Absence of industrialisation

The views of historians and economists

In the seventeenth century, India was a relatively urbanised and commercialised nation with a buoyant export trade, devoted largely to cotton textiles, but also including silk, spices, and rice. India was the world's main producer of cotton textiles and had a substantial export trade to Britain, as well as many other European countries, via the East India Company.

According to British economist Angus Maddison, India's share of the world economy went from 24.4% in 1700 to 4.2% in 1950. India's GDP (PPP) per capita was stagnant during the Mughal Empire and began to decline prior to the onset of British rule.[28] India's share of global industrial output also declined from 25% in 1750 down to 2% in 1900.[11] At the same time, the United Kingdom's share of the world economy rose from 2.9% in 1700 up to 9% in 1870,[28] and Britain replaced India as the world's largest textile manufacturer in the 19th century.[21]

After the British victory over the Mughal Empire (Battle of Buxar, 1764) India was deindustrialized by successive EIC, British and colonial policies (see Calico Act above).[11]

As the British cotton industry underwent a technological revolution during the late 18th to early 19th centuries, the Indian industry stagnated and was deindustrialized.[12]

Even as late as 1772, Henry Patullo, in the course of his comments on the economic resources of Bengal, could claim confidently that the demand for Indian textiles could never reduce, since no other nation could equal or rival it in quality.[13] However, by the early nineteenth century, the beginning of a long history of decline of textile exports is observed.[14]

A commonly cited legend is that in the early 19th century, the East India Company (EIC), had cut off the hands of hundreds of weavers in Bengal in order to destroy the indigenous weaving industry in favour of British textile imports (some anecdotal accounts say the thumbs of the weavers of Dacca were removed). However, this is generally considered to be a myth, originating from William Bolts' 1772 account where he alleges that a number of silk spinners had cut off their own thumbs in protest at poor working conditions.[15][16]

Economic historian, Prasannan Parthasarathi pointed to earnings data that show real wages in 18th-century Bengal (eastern India) and Mysore (South India) were comparable to Britain. Workers in the textile industry, for example, earned more in Bengal and Mysore than they did in Britain.[17][11] There is also evidence that labour in Britain had to work longer hours than in Bengal and South India.[18] According to economic historian Immanuel Wallerstein, citing evidence from Irfan Habib, Percival Spear, and Ashok Desai, per-capita agricultural output and standards of consumption in 17th-century Mughal India were probably higher than in 17th-century Europe and certainly higher than early 20th-century British India.[19]

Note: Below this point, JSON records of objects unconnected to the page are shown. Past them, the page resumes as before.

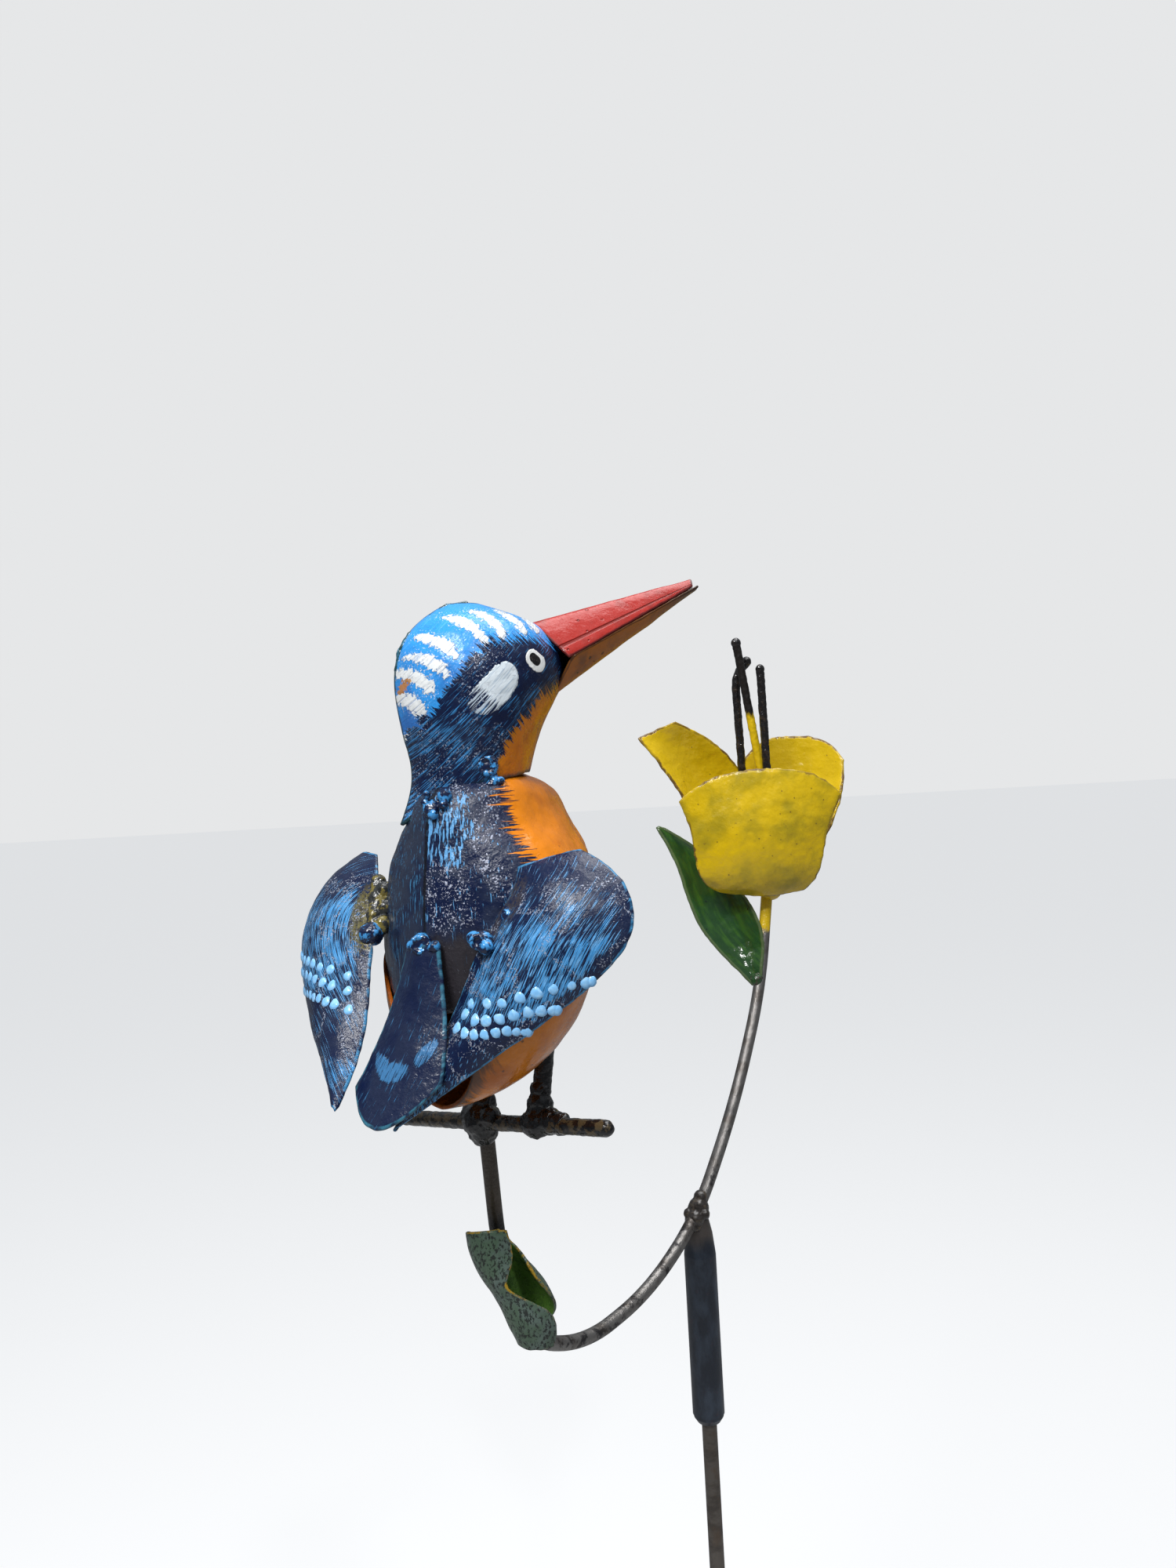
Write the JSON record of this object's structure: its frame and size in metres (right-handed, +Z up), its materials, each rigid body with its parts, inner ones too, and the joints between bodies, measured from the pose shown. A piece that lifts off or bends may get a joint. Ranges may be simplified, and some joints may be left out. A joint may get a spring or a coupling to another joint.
{
  "type": "bird garden stake",
  "caption": "Garden stake with a painted metal kingfisher on a perch and a metal flower, turning on a ground rod.",
  "frame": {"origin": "centre of the ground rod's square-cut lower end", "axes": "+Z up along the ground rod; +X to the side where the flower leans; the flat of the bent arm stands 52 degrees round from -X towards -Y"},
  "size_m": [0.214, 0.2398, 0.7626],
  "materials": {
    "stake_steel": "weathered bare mild steel",
    "tube_steel": "blue-black mill scale, satin",
    "bare_steel": "bare steel with oxide bands",
    "burnt_steel": "weld-burnt steel under clear varnish",
    "black_enamel": "gloss black enamel",
    "navy_paint": "gloss navy enamel with light blue brush strokes",
    "blue_paint": "gloss sky blue enamel with white strokes and a navy mask",
    "orange_paint": "gloss orange enamel",
    "amber_paint": "gloss amber enamel, darker at the tip",
    "red_paint": "gloss red enamel with small pits",
    "yellow_paint": "gloss yellow enamel with rust specks",
    "green_paint": "gloss dark green enamel",
    "leaf_grey": "thin green paint over speckled bare steel"
  },
  "bodies": {
    "ground_stake": {"ground_rod": "stake_steel"},
    "guide_ring": {"mouth_ring": "tube_steel"},
    "figure": {"socket_tube": "tube_steel", "arm_rod": "bare_steel", "arm_weld": "burnt_steel", "perch_rod": "burnt_steel", "right_leg": "black_enamel", "left_leg": "black_enamel", "right_foot": "black_enamel", "left_foot": "black_enamel", "body_left_half": "navy_paint", "body_right_half": "navy_paint", "belly_left_half": "orange_paint", "belly_right_half": "orange_paint", "head_left_half": "blue_paint", "head_right_half": "blue_paint", "upper_beak": "red_paint", "lower_beak": "amber_paint", "left_wing": "navy_paint", "right_wing": "navy_paint", "tail": "navy_paint", "left_wing_weld": "navy_paint", "right_wing_weld": "navy_paint", "tail_weld": "navy_paint", "neck_weld_right": "navy_paint", "neck_weld_back": "navy_paint", "neck_weld_left": "navy_paint", "flower_base": "yellow_paint", "front_petal": "yellow_paint", "left_petal": "yellow_paint", "back_petal": "yellow_paint", "long_stamen": "burnt_steel", "short_stamen": "burnt_steel", "hooked_stamen": "burnt_steel", "stamen_tips": "burnt_steel", "upper_leaf": "green_paint", "lower_leaf": "leaf_grey", "upper_leaf_weld": "green_paint", "lower_leaf_weld": "burnt_steel"}
  },
  "joints": [
    {"name": "lift_off", "type": "slide", "parent": "ground_stake", "child": "guide_ring", "axis": [0, 0, 1], "range_m": [0, 0.085]},
    {"name": "turn", "type": "hinge", "parent": "guide_ring", "child": "figure", "pos_m": [0, 0, 0.47], "axis": [0, 0, 1], "continuous": true}
  ]
}
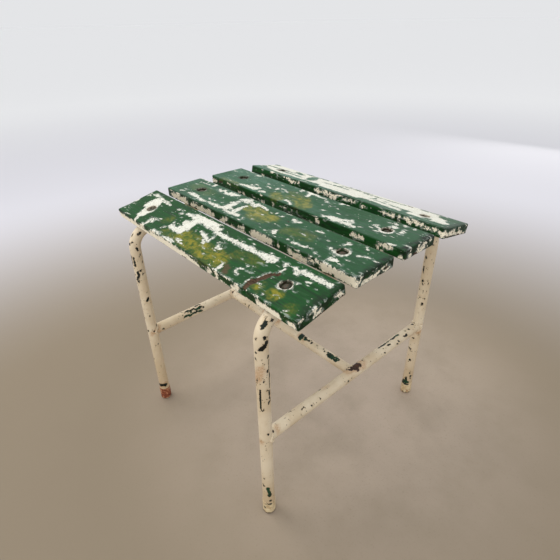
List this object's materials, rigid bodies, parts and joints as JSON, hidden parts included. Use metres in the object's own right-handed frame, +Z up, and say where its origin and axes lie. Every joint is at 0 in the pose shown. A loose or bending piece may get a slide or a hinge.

Griffin attempts to explore why Britain industrialized first before France, Germany, India and China.[20]

British control of trade, and exports of cheap Manchester cotton are cited as significant factors, though Indian textiles had still maintained a competitive price advantage compared to British textiles until the 19th century.[21] Several historians point to the colonization of India as a major factor in both India's deindustrialization and Britain's Industrial Revolution.[22][23][24] British colonization forced open the large Indian market to British goods, which could be sold in India without any tariffs or duties, compared to local Indian producers who were heavily taxed . In Britain protectionist policies such as bans and high tariffs were implemented to restrict Indian textiles from being sold there, whereas raw cotton was imported from India without tariffs to British factories which manufactured textiles. British economic policies gave them a monopoly over India's large market and raw materials such as cotton.[12][21][25] India served as both a significant supplier of raw goods to British manufacturers and a large captive market for British manufactured goods.[26]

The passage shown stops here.